The SEC has now charged 28 defendants in its Galleon-related enforcement actions which have alleged widespread and repeated insider trading at numerous hedge funds including Galleon — a multi-billion dollar New York hedge fund complex founded and controlled by Raj Rajaratnam — and by other professional traders and corporate insiders in the securities of 14 companies generating illicit profits totaling over $70 million.

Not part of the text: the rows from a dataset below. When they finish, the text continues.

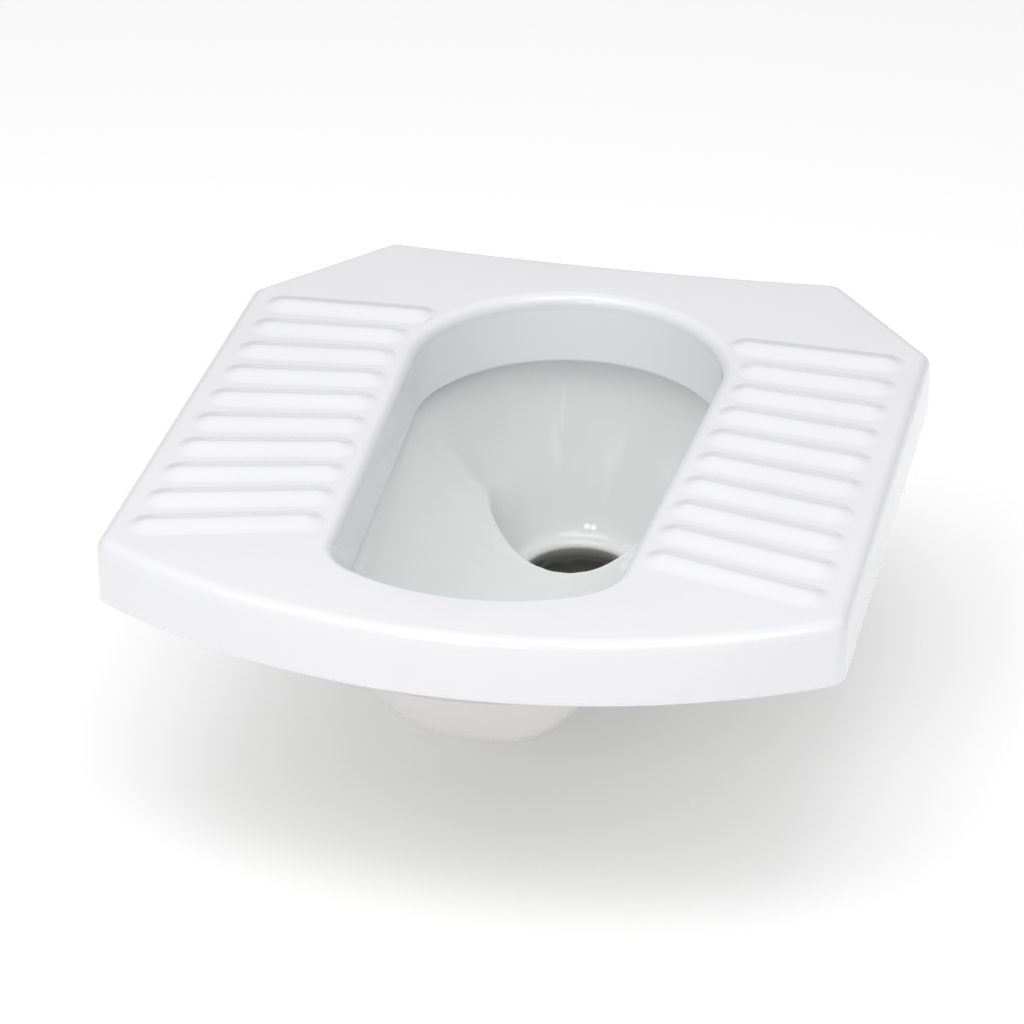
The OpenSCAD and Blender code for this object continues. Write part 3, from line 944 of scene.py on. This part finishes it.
# The collar's radius, and its height from the joint.
collar = np.array([[spigot_r, -14], [spigot_r + 0.4, -11], [spigot_r + 1.6, -8],
                   [neck_r - 0.6, -5], [neck_r, -3], [neck_r, 0]])
spigot = loft("outlet_spigot_wall", turned(np.vstack([
    bend([bore_r + mouth_r, joint_z - mouth_r], mouth_r, 90, 180, steps=10),
    [[bore_r, z] for z in bore_rings],
    bend([bore_r + bore_edge_r, bore_edge_r], bore_edge_r, 180, 270, steps=4),
    bend([spigot_r - spigot_edge_r, spigot_edge_r], spigot_edge_r, -90, 0, steps=6),
    [[spigot_r, z] for z in wall_rings],
    collar + [0, joint_z],
]), steps=128), sharp=50)
point_outwards(spigot)
at = places(spigot)
radius, height = np.hypot(at[:, 0], at[:, 1]), at[:, 2]
# Heights over which the bare finish and the painted shade change.
foot_bare = (1.0, 3.5)
bore_bare = (26, 32)
shade_top = (38.5, 42.5)
shade_foot = (4, 30)
shade_least, shade_more = 0.8, 0.2
bore_near = 0.5
mouth_near = 4
in_bore = radius < bore_r + bore_near
in_mouth = radius < bore_r + mouth_near
bare = np.maximum(1 - eased(*foot_bare, height), in_bore * (1 - eased(*bore_bare, height)))
# Painted shade: how dark the bore is painted, a little less near the foot.
depth = shade_least + shade_more * eased(*shade_foot, height)
paint(spigot, "bare", bare)
# Painted shade: the bore and the mouth's inner edge are painted dark, fading out at the mouth's
# top.
paint(spigot, "painted_shade", in_mouth * (1 - eased(*shade_top, height)) * depth)
dress(spigot, "outlet_spigot", under_glaze)

# ---- Flush inlet horn: its foot flares onto the rim, and a flush pipe stops against its port ----
horn_r = inlet_od / 2
horn_end = skirt_back - inlet_inset
horn_middle = 100
horn_lip_r = 2.5
bore_lip_r = 1.5
port_edge = 1
pipe_r = inlet_d / 2
pipe_stop = open_back + rim_w + stop_t
# Out from the horn's wall, and along it from the outlet's middle.
flare = np.array([[3.4, 0], [1.6, 90.6], [0.5, 92.2], [0, 94.2], [0, horn_middle]])
horn_rings = turned(np.vstack([
    flare + [horn_r, 0],
    bend([horn_r - horn_lip_r, horn_end - horn_lip_r], horn_lip_r, 0, 90, steps=6),
    bend([pipe_r + bore_lip_r, horn_end - bore_lip_r], bore_lip_r, 90, 180, steps=4),
    [[pipe_r, horn_middle], [pipe_r, pipe_stop], [port_r + port_edge, pipe_stop],
     [port_r, pipe_stop - port_edge], [port_r, 0]],
]), inlet_z)
# Its two end rings lie on the rim's round back.
for ring in (horn_rings[0], horn_rings[-1]):
    ring[:, 1] = back_arc_y + np.sqrt((open_back_r + rim_w) ** 2 - ring[:, 0] ** 2)
horn = loft("flush_inlet_horn", horn_rings, sharp=50)
point_outwards(horn)
end_bare = (-1.2, -0.2)
paint(horn, "bare", eased(*end_bare, places(horn)[:, 1] - horn_end))
dress(horn, "flush_inlet", under_glaze)

# ---- Webs keep the construction's shape ----
for name in ("left_webs", "right_webs"):
    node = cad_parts[name]
    node.data.materials.clear()
    node.data.materials.append(under_glaze)

# ---- Stage and light ----
floor_half = 6.0
floor_glow = 0.12
floor_rough = 0.9
floor_white = (0.95, 0.95, 0.95, 1)
floor_mesh = bpy.data.meshes.new("studio_floor")
floor_mesh.from_pydata([(-floor_half, -floor_half, 0), (floor_half, -floor_half, 0),
                        (floor_half, floor_half, 0), (-floor_half, floor_half, 0)],
                       [], [(0, 1, 2, 3)])
floor = placed("studio_floor", floor_mesh)
floor_paint, _, floor_shader = new_material("floor_paint")
floor_shader.inputs["Base Color"].default_value = floor_white
floor_shader.inputs["Roughness"].default_value = floor_rough
floor_shader.inputs["Specular IOR Level"].default_value = 0.1
floor_shader.inputs["Emission Color"].default_value = (1, 1, 1, 1)
floor_shader.inputs["Emission Strength"].default_value = floor_glow
floor_mesh.materials.append(floor_paint)

light_aim = Vector((0, -0.2, 0.1))


def soft_box(name, turn, rise, distance, width, height, power):
    """A soft rectangular light, turned from the front towards the right and raised, in degrees."""
    turn, rise = math.radians(turn), math.radians(rise)
    way = Vector((math.sin(turn) * math.cos(rise), -math.cos(turn) * math.cos(rise),
                  math.sin(rise)))
    data = bpy.data.lights.new(name, "AREA")
    data.shape = "RECTANGLE"
    data.size = width
    data.size_y = height
    data.energy = power
    light = placed(name, data)
    light.location = light_aim + way * distance
    light.rotation_euler = way.to_track_quat("Z", "Y").to_euler()


soft_box("left_front_box", turn=-42, rise=56, distance=3.0, width=1.8, height=1.4, power=12)
soft_box("right_front_box", turn=36, rise=56, distance=3.0, width=1.8, height=1.4, power=13)
soft_box("overhead_box", turn=0, rise=76, distance=3.0, width=2.0, height=1.6, power=20)
for name, turn in (("window_left_pane", -14), ("window_right_pane", -3)):
    soft_box(name, turn, rise=31, distance=2.6, width=0.36, height=0.40, power=3.2)

# The sky is soft grey at the horizon and brighter overhead.
sky_low, sky_high = 0.42, 0.70
sky_top = 0.9
world = bpy.data.worlds.new("studio")
world.use_nodes = True
tree = world.node_tree
sky = tree.nodes["Background"]
sky.inputs["Color"].default_value = (1, 1, 1, 1)
look = tree.nodes.new("ShaderNodeTexCoord")
part = tree.nodes.new("ShaderNodeSeparateXYZ")
tree.links.new(look.outputs["Generated"], part.inputs["Vector"])
glow = ramp(tree, part.outputs["Z"], 0.0, sky_top, sky_low, sky_high)
tree.links.new(glow, sky.inputs["Strength"])
bpy.context.scene.world = world
bpy.context.scene.view_settings.view_transform = "Standard"
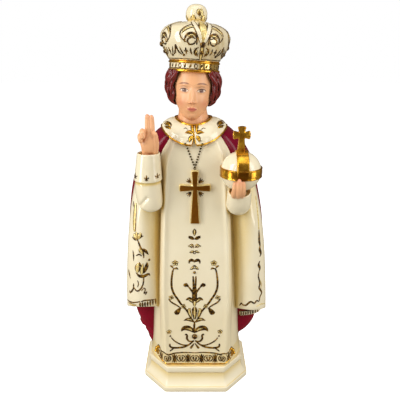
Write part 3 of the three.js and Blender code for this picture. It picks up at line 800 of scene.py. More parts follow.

In addition, since the Galleon-related cases were filed, the SEC has:

  • entered into a settlement with Rajiv Goel, a former managing director in the treasury group of Intel Corp., as well as the Director of Strategic Investments at Intel Capital, an Intel subsidiary that makes proprietary equity investments in technology companies. Pursuant to the settlement, Goel is permanently enjoined from violating the antifraud provisions of the federal securities laws, Section 10(b) of the Exchange Act, Exchange Act Rule 10b-5, and Section 17(a) of the Securities Act. Goel is also required to pay disgorgement in the amount of $230,570.52, plus prejudgment interest in the amount of $23,447.21, for a total of $254,017.73. The Court will determine at a later date whether any civil penalty is appropriate as to Goel. Finally, Goel is barred from acting as an officer or director of any public company. Goel has agreed to cooperate with the SEC in connection with this action and related investigations.
     
  • entered into a settlement with Roomy Khan, an individual investor who had been employed at Intel in the late 1990s and had been subsequently employed at Galleon, pursuant to which Khan is permanently enjoined from violating the antifraud provisions of the federal securities laws, Section 10(b) of the Exchange Act, Exchange Act Rule 10b-5, and Section 17(a) of the Securities Act, and is required to pay disgorgement in the amount of $1,552,566.94, plus prejudgment interest in the amount of $304,398.77, for a total of $1,856,965.71. The Court will determine at a later date whether any civil penalty is appropriate as to Khan. Khan has agreed to cooperate with the SEC in connection with this action and related investigations.
     
  • entered into a settlement with Anil Kumar, a former director at the global consulting firm McKinsey & Co., pursuant to which Kumar is permanently enjoined from violating the antifraud provisions of the federal securities laws, Section 10(b) of the Exchange Act, Exchange Act Rule 10b-5, and Section 17(a) of the Securities Act, and is required to pay disgorgement in the amount of $2.6 million, plus prejudgment interest in the amount of $190,621, for a total of $2,790,621. The Court will determine at a later date whether any civil penalty is appropriate as to Kumar. Kumar has agreed to cooperate with the SEC in connection with this action and related investigations.
     
  • entered into a settlement with Schottenfeld Group, LLC, a New York limited liability company and registered broker-dealer, pursuant to which Schottenfeld is permanently enjoined from violating the antifraud provisions of the federal securities laws, Section 10(b) of the Exchange Act, Exchange Act Rule 10b-5, and Section 17(a) of the Securities Act, and is required to pay disgorgement in the amount of $460,475.28, plus prejudgment interest in the amount of $72,202.72, and a civil penalty of $230,237.64, representing fifty percent of the disgorgement amount, a discount from a one-time penalty in recognition of its agreement to cooperate. Schottenfeld also agreed to implement enhanced policies and procedures to prevent future securities laws violations, as well as to retain an independent consultant to review its policies and procedures.
     
  • entered into settlements with Choo-Beng Lee and Ali T. Far, who were both managing members of Far & Lee LLC, a Delaware limited liability company. In addition, Lee was president and Far a managing member of Spherix Capital LLC, an unregistered hedge fund investment adviser based in San Jose, California. Pursuant to the settlements, Lee and Far are permanently enjoined from violating the antifraud provisions of the federal securities laws, Section 10(b) of the Exchange Act, Exchange Act Rule 10b-5, and Section 17(a) of the Securities Act, and are required, jointly and severally, to pay disgorgement in the amount of $1,335,618.17, plus prejudgment interest in the amount of $96,385.52, and a civil penalty of $667,809.09, representing fifty percent of the disgorgement amount, a discount from a one-time penalty in recognition of their cooperation.
     
  • dismissed its claims against Far & Lee and Spherix, which are now defunct or nearly so, in exchange for their agreement to cooperate and cease doing business.

For further information, see Litigation Release Nos. 21255 (October 16, 2009), 21284 (November 5, 2009), 21397 (January 29, 2010), 21493 (April 20, 2010), 21526 (May 17, 2010), 21732 (November 8, 2010), 21740 (November 15, 2010) and 21802 (January 10, 2011).